You should still apply to schools like those, assuming they interest you. It never hurts to have more options. But none should be your safety school.

A true safety school is one you’d be shocked if you didn’t get into. It doesn’t mean it’s guaranteed, but it’s highly likely. That way, by applying to several safeties, you can almost assure you’ll get into at least one.

Questions to Begin the Safety School Search Process

Before you build your list of Ivy League safeties, consider a few questions. Your answers will help you whittle your list down to the schools that make the most sense.

  • What do I plan to major in?
  • What size school do I want? (For reference, Dartmouth has about 4,200 undergrads, while Cornell has 15,000).
  • Would I prefer a city (Columbia, Penn), suburban (Princeton), or rural (Dartmouth) campus?
  • How do I feel about Greek life? (Dartmouth, the frattiest Ivy, is 60% Greek; Brown is less than 10%).
  • Do I want to live on campus for most or all of my college career?
  • What geographic regions would I consider? (The upside of not going Ivy is that you can broaden your search!)
  • Acceptance rate of 50% or higher.
  • 75th percentile SAT/ACT score lower than your score.
  • Six-year graduation rate of 80% or higher.
  • Freshman retention rate of 90% or higher.
  • U.S. News & World Report ranking of top 75 (for national universities) or top 50 (for liberal arts colleges).

What Are Some Good Safety Schools for Ivy Applicants?

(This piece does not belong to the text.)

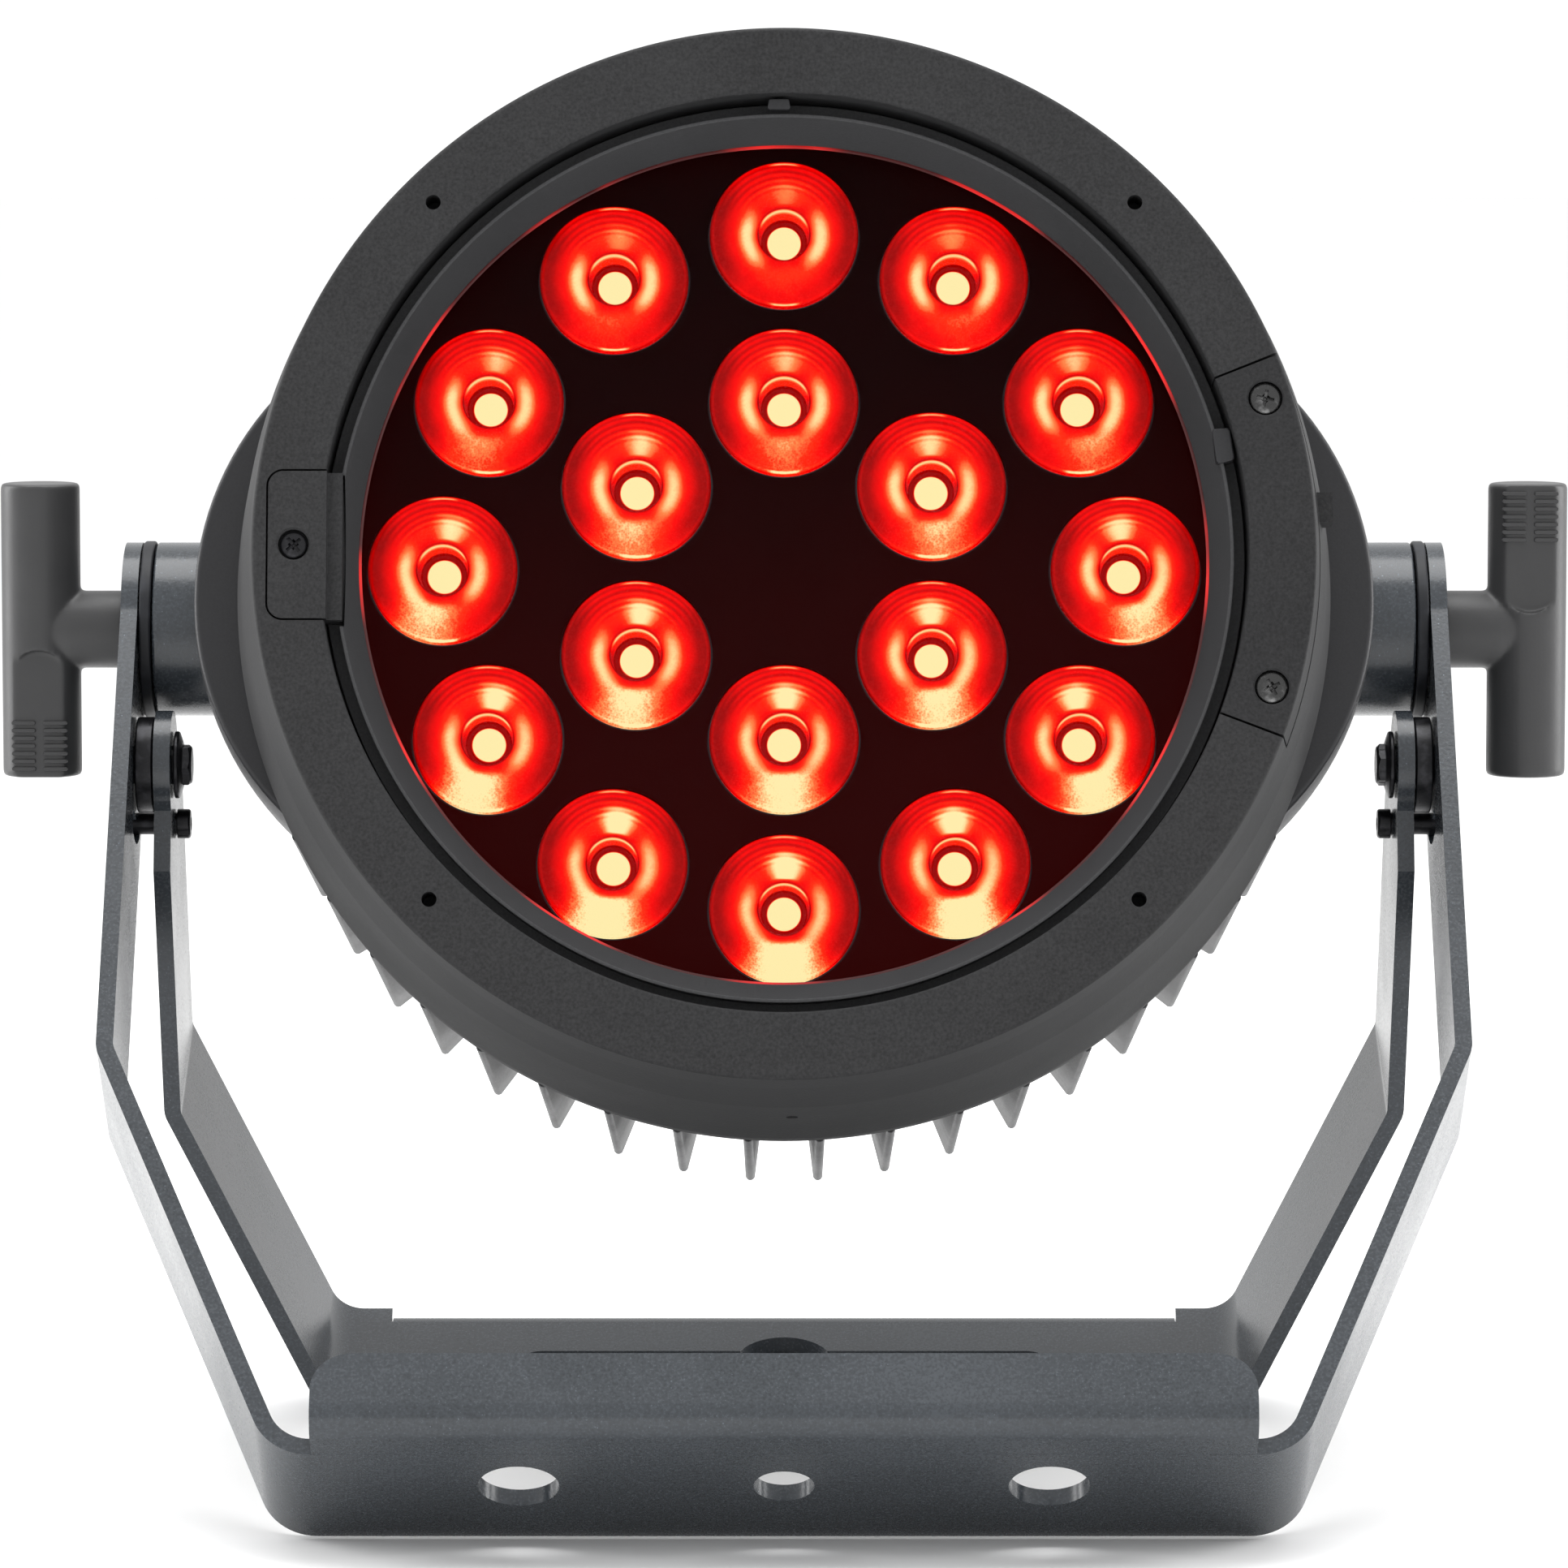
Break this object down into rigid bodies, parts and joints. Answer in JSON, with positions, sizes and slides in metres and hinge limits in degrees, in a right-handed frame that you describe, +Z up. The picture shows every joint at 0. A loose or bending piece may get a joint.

Using the criteria defined above, here are some solid safety school options for the typical Ivy League applicant.

National Universities

  • University of Wisconsin—Madison
  • University of Illinois—Urbana-Champaign
  • The Ohio State University
  • Purdue University
  • Syracuse University
  • University of Washington—Seattle
  • Penn State University
  • Rutgers—New Brunswick
  • University of Connecticut
  • Fordham University
  • Southern Methodist University
  • Texas A&M University
  • University of Massachusetts—Amherst
  • University of Minnesota—Twin Cities
  • Clemson University
  • Virginia Tech University

Liberal Arts Colleges

If you’re tempted to scoff at some of the names on these lists (“You expect me to go from Yale to there? You must be crazy!”), keep in mind again that these are safety schools! They’re not your first choice. They’re not even your backup choice. Some of them might not even be the backup to your backup choice. But they’re all great schools with great (albeit non-Ivy) reputations.

Suppose you’re one of the unlucky ones whose top options and even second-tier options don’t pan out. Ending up at one of these schools is better than ending up at no school because you didn’t apply to any true safeties. And you never know — after a year you might decide your Ivy rejection letter is the best thing to ever happen to you.

The Benefits of Going to a Safety School

If you end up at one of your safeties instead of your Ivy League top choice, you might be tempted to think of your college as the place you landed by default and not consider that there are actual benefits of going to a safety school. These include:

  • You can be a big fish in a smaller pond.
  • You’re more likely to get noticed for your talent and ability.
  • The cost is often far less.
  • They tend to be less of a pressure cooker. You can excel academically and still enjoy college.
  • They might be a better fit for your personality.
  • Good safety schools are all over the country — and abroad. The Ivies are all clustered in the cold Northeast.

A study conducted by economists Alan Krueger from Princeton and Stacy Dale from Mathematica Policy Research compared students who attended Ivy League schools to students who got in but chose to attend less-selective schools. They found no statistically significant difference in post-college earnings or career success between the two groups. The researchers concluded that what makes Ivy League graduates successful isn’t the degree itself but the innate intelligence, curiosity, and work ethic that allowed them to get there. The same traits possessed by the students who chose to go elsewhere — and by you, too!

The Bottom Line on Safety Schools for Ivy Applicants

You want to be at an Ivy League school. You deserve to be at an Ivy League school. You should be at an Ivy League school. But what we want to happen and what should happen isn’t always what does happen. That’s why it’s important to expect the best but prepare for the worst. And if the worst is that you end up at one of these safety schools instead of at an Ivy League school, just know you’re still in a pretty fantastic spot.